AC RMS is the most useful measurement for real-world waveforms because it does not depend on the shape of the signal. Most of the time, RMS measurement is described as a measure of equivalent heating value with a relationship to the amount of power dissipated by a resistive load driven by the equivalent DC value. For example, a 1Vpk sine wave will deliver the same power to a resistive load as a 0.707Vdc signal. A true RMS reading on a signal will give you a better idea of the effect the signal will have on your circuit.
If an AC RMS reading does not make sense, do not automatically assume there is something wrong with your circuit; the trouble might be with how you made the measurement. Study this list of five considerations that can affect your AC RMS measurement below:
- Take note on the measurement scale
Most meters specify AC inputs down to 5 or 10 percent of full scale, some even lower. For maximum accuracy, you need to measure as close to full scale as you can.
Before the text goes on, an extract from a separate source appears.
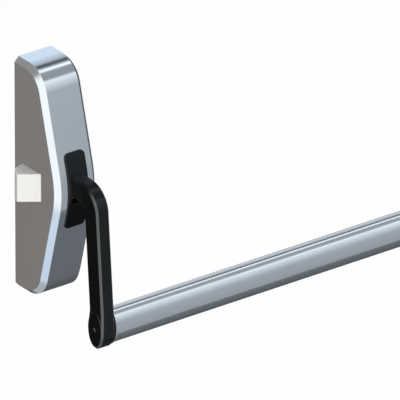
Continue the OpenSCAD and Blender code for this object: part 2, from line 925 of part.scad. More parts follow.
// Bell crank: a long slotted arm that draws the latch bolt in, and a short arm that the finger pushes
module rocker() {
    color(STEEL)
        translate([rocker_x, -rocker_d, rocker_z])
            rotate([0, 0, rocker_half])
                difference() {
                    union() {
                        cylinder(h = rocker_t, r = rocker_pin_r + rocker_rim, $fn = round_fn);
                        // Long arm, from the pivot back to the drive pin
                        translate([-long_w / 2, 0, 0])
                            cube([long_w, slot_near, rocker_t]);
                        linear_extrude(height = rocker_t)
                            slot_shape(slot_r + rocker_rim);
                        // Short arm, from the pivot to the pad in front of the finger
                        translate([0, -short_w / 2, 0])
                            cube([short_arm, short_w, rocker_t]);
                        translate([short_arm, 0, 0])
                            cylinder(h = rocker_t, r = pad_r, $fn = round_fn);
                    }
                    translate([0, 0, -cut])
                        cylinder(h = rocker_t + 2 * cut, r = rocker_pin_r + run_fit, $fn = round_fn);
                    translate([0, 0, -cut])
                        linear_extrude(height = rocker_t + 2 * cut)
                            slot_shape(slot_r);
                }
}

// Headed pin that hangs the rocker under the shelf
module rocker_pin() {
    color(STEEL) {
        rod_z(rocker_x, rocker_d, rocker_z - 0.2, cheek_top - rocker_z + 0.2, rocker_pin_r);
        rod_z(rocker_x, rocker_d, rocker_z - 1.4, 1.25, rocker_pin_r + 1.2);
    }
}

latch_case_cover();
latch_case_chassis();
latch_face_plate();
latch_cover_screws();
latch_bolt();
latch_drive_pin();
latch_guide();
latch_spring();
latch_spring_rod();
rocker();
rocker_pin();
latch_arm();
latch_arm_axle();
latch_arm_bushes();
latch_axle_spacers();
latch_return_spring();
latch_stop_buffer();
latch_bar_plug();
latch_bar_screw();
push_bar();
hinge_case_cover();
hinge_case_chassis();
hinge_face_plate();
hinge_cover_screws();
hinge_arm();
hinge_arm_axle();
hinge_arm_bushes();
hinge_axle_spacers();
hinge_return_spring();
hinge_stop_buffer();
hinge_bar_plug();
hinge_bar_screw();
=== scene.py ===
"""Looks of a cross-bar panic device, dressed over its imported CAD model.

The device has two tall wall-mounted cases, two black cranked arms and an oval bar between them.
Each sub-assembly is a class that dresses its CAD nodes or builds finer pieces in their place.
"""

import json
import logging
import math
from dataclasses import dataclass
from enum import Enum

import bmesh
import bpy
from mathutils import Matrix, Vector

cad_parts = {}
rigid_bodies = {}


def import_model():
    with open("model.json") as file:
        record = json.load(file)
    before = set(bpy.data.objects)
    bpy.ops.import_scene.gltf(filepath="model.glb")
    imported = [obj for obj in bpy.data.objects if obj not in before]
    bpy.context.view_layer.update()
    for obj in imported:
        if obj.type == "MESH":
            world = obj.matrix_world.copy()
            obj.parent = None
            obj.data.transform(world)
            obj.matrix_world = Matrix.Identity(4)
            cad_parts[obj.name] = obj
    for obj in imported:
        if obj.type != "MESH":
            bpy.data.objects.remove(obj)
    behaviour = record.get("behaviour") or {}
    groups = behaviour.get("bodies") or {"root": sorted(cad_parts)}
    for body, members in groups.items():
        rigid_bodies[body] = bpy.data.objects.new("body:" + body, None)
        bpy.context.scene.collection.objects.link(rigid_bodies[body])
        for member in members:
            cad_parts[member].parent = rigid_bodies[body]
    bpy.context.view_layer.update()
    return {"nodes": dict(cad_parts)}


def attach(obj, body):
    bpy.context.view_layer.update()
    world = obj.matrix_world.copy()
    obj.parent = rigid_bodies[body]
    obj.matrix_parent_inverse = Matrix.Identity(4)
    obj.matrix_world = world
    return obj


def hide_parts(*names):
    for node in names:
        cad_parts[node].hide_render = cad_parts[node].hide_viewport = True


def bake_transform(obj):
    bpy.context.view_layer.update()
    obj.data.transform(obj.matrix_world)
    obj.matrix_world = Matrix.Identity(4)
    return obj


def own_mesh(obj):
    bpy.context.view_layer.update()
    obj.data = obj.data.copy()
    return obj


LOG = logging.getLogger("panic_bar")

Triple = tuple[float, float, float]
Colour = Triple
Span = tuple[float, float]
Stops = tuple[Span, ...]

WHITE: Colour = (1.0, 1.0, 1.0)
# Spans of the normal's share along an axis over which one value passes into the next
TO_BEVEL: Span = (0.35, 0.6)
TO_SIDE: Span = (0.85, 0.97)
OFF_FRONT: Span = (0.3, 0.6)
FROM_UNDER: Span = (-0.12, 0.0)
# Span of the upward normal's share over which the bar's top turns to its painted shade, a darker tone that stands in
# for the reflection of a dark card
TO_PAINTED_TOP_SHADE: Span = (0.90, 0.985)
# Cosines of the angle between true and softened normal at a full edge and at none
EDGE_COSINES: Span = (0.90, 0.995)
# Spans of noise over which rubbed places begin to show
WORN: Span = (0.35, 0.65)
FLAKES: Span = (0.45, 0.75)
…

In some cases, you might need to override auto scaling. Make sure the peak of the signal does not overload and saturate the meter’s input circuitry.
- Settling time consideration
RMS measurements require time-averaging over multiple periods of the lowest frequency being measured. Be sure to select your digital multimeter’s appropriate low frequency filter to allow for the fundamental to be captured. The lower the AC filter frequency is, the longer the settling time, and the longer it will take to make the measurement. Consequently, if you are not concerned about low frequencies in a measurement and your DMM has selectable averaging filters, switch to a faster filter.
- AC and DC coupling
It is easy to overlook this simple issue when you are in a hurry. If your meter is AC coupled (or has selectable AC coupling), it inserts a capacitor in series with the input signal that blocks the DC component in your signal. Blocking the DC may not be desirable, depending on the signal and what you are trying to accomplish. If you are expecting to include the DC component, but the meter is AC coupled, the results can be dramatically wrong. As a side note, if you need to measure a small AC signal riding on a large DC offset but your meter doesn’t provide AC + DC directly, you can measure the AC component using AC coupling and measure the DC component separately, then square each and take the square root of the sum, sqrt(Vac^2+ Vdc^2).
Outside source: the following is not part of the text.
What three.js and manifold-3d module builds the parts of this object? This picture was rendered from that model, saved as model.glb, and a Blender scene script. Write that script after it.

- Low-level measurement errors
When measuring AC voltages less than 100 mV, be aware that these measurements are especially susceptible to errors introduced by extraneous noise sources. An exposed test lead will act as an antenna, and a properly functioning digital multimeter will measure the signals received. The entire measurement path, including the power line, acts as a loop antenna. Circulating currents in the loop will create error voltages across any impedances in series with the DMM’s input. For this reason, apply low-level AC voltages to the digital multimeter through shielded cables, and connect the shield to the input LO terminal. Connect the DMM and the AC source to the same electrical outlet whenever possible, and minimize the area of any ground loops that cannot be avoided.
- Bandwidth errors
Signals that are rich in harmonics can produce low-reading measurements if the more significant of these components are not included in the measurement. Check the instrument’s data sheet to find the bandwidth of your multimeter. Then make sure your signals do not exceed it.
Making accurate, true RMS AC measurements with modern digital multimeters is simple and straightforward. However, you need to avoid common traps and pay attention to details. To get accurate results, know your meter and its measurement capabilities.